#### RECORDED DATA ####

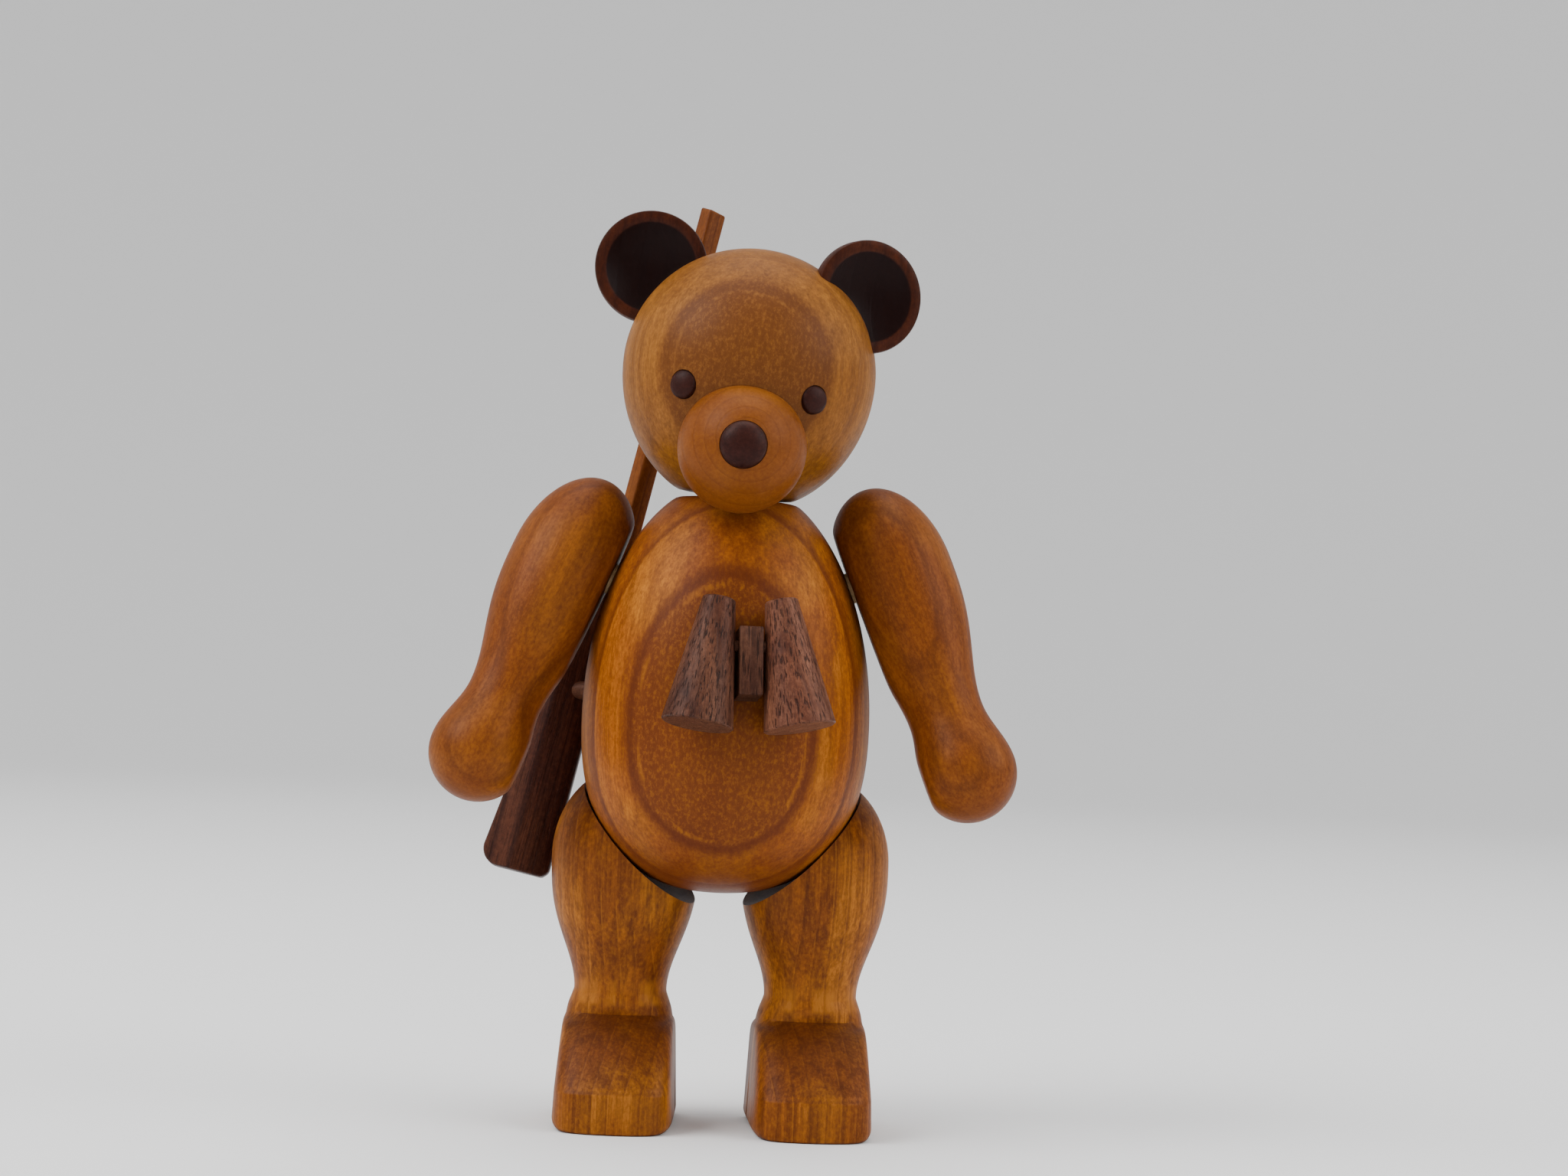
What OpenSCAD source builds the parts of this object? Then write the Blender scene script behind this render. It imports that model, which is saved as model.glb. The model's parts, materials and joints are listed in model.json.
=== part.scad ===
// Jointed turned-wood bear with a binocular on its chest and a rifle behind its right arm.
// Millimetres. +Z is up, the bear faces -Y, +X is the bear's own left, z = 0 is the floor.

/* [Body] */
// Largest radius of the egg-shaped body
body_r = 22.9; // [20:0.1:27.5]
// Height of the body's widest ring above the floor
belly_z = 64.3; // [60:0.1:70]
// Depth of the egg below its widest ring
body_low = 27.2; // [23:0.1:30]
// Fullness of the egg below its widest ring; 2 is an ellipse, more is fuller
belly_full = 2.4; // [2:0.05:2.6]
// Height of the full egg above its widest ring, before the neck is cut flat
body_up = 38.8; // [34:0.1:46]
// Height of the flat neck seat above the widest ring
neck_cut = 35.6; // [30:0.1:37]

/* [Head] */
// Largest radius of the head
head_r = 20.2; // [17:0.1:24]
// Height of the head above its widest ring, and of the flat cut below it, as a share of its radius
head_short = 0.98; // [0.95:0.005:1]
// Depth of the full head below its widest ring, as a share of its radius
head_long = 1.1; // [1.04:0.01:1.2]
// Lean of the neck seat, dowel and head towards the bear's left
head_lean = 4.4; // [0:0.1:8]
// Turn of the head towards the bear's left
head_yaw = 2; // [-5:0.5:5]
// Radius of the neck dowel
neck_pin_r = 3; // [2:0.1:4]
// Depth of the neck dowel in the body and in the head
neck_pin_depth = 10; // [7:0.5:12]

/* [Face] */
// Radius of the muzzle dome
muzzle_r = 10; // [8:0.1:12]
// Length of the muzzle from its flat back to its tip
muzzle_len = 13; // [10:0.1:16]
// Distance of the muzzle's flat back in front of the head's axis, as a share of the head's radius
muzzle_front = 0.693; // [0.62:0.001:0.76]
// Depth of the muzzle's axis below the head's widest ring, as a share of the head's radius
muzzle_down = 0.643; // [0.5:0.001:0.66]
// Radius of the nose plug
nose_r = 3.6; // [2.5:0.1:5]
// How far the domed nose stands out of the muzzle
nose_out = 1.3; // [0.8:0.1:2]
// Radius of the eye pins
eye_r = 2.2; // [1.5:0.1:3.5]
// Distance of each eye from the head's centre plane
eye_x = 10.2; // [7:0.1:12]
// Depth of the eyes below the head's widest ring
eye_drop = 4.3; // [0:0.1:6]
// How far the domed eyes stand out of the head
eye_out = 0.9; // [0.4:0.1:2]

/* [Ears] */
// Radius of the ear discs
ear_r = 9; // [7:0.1:11]
// Thickness of the ear discs
ear_thick = 5; // [4:0.1:6]
// Width of the flat rim round the dished front
ear_rim = 1.5; // [1:0.1:3]
// Depth of the dish
ear_dish = 2.2; // [1:0.1:3]
// Distance of each ear's centre inside the head's largest radius, across the head
ear_in = 2.7; // [1:0.1:4]
// Distance of each ear's centre inside the head's largest radius, in height
ear_down = 5.2; // [4:0.1:8]
// Turn of the left ear towards its side
ear_turn = 20; // [0:1:30]
// Radius of the ear pegs
ear_peg_r = 1.1; // [0.8:0.1:1.2]

/* [Arms] */
// Length of an arm
arm_len = 57.2; // [50:0.1:64]
// Radius of an arm at the shoulder
shoulder_r = 9.5; // [8:0.1:11]
// Distance from the top of an arm to its thickest ring
shoulder_at = 15; // [12:0.5:18]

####

→ BRIEF:
Give only the number of lines in the material above that include the word "behind".

→ RESULT OF THE EXERCISE:
2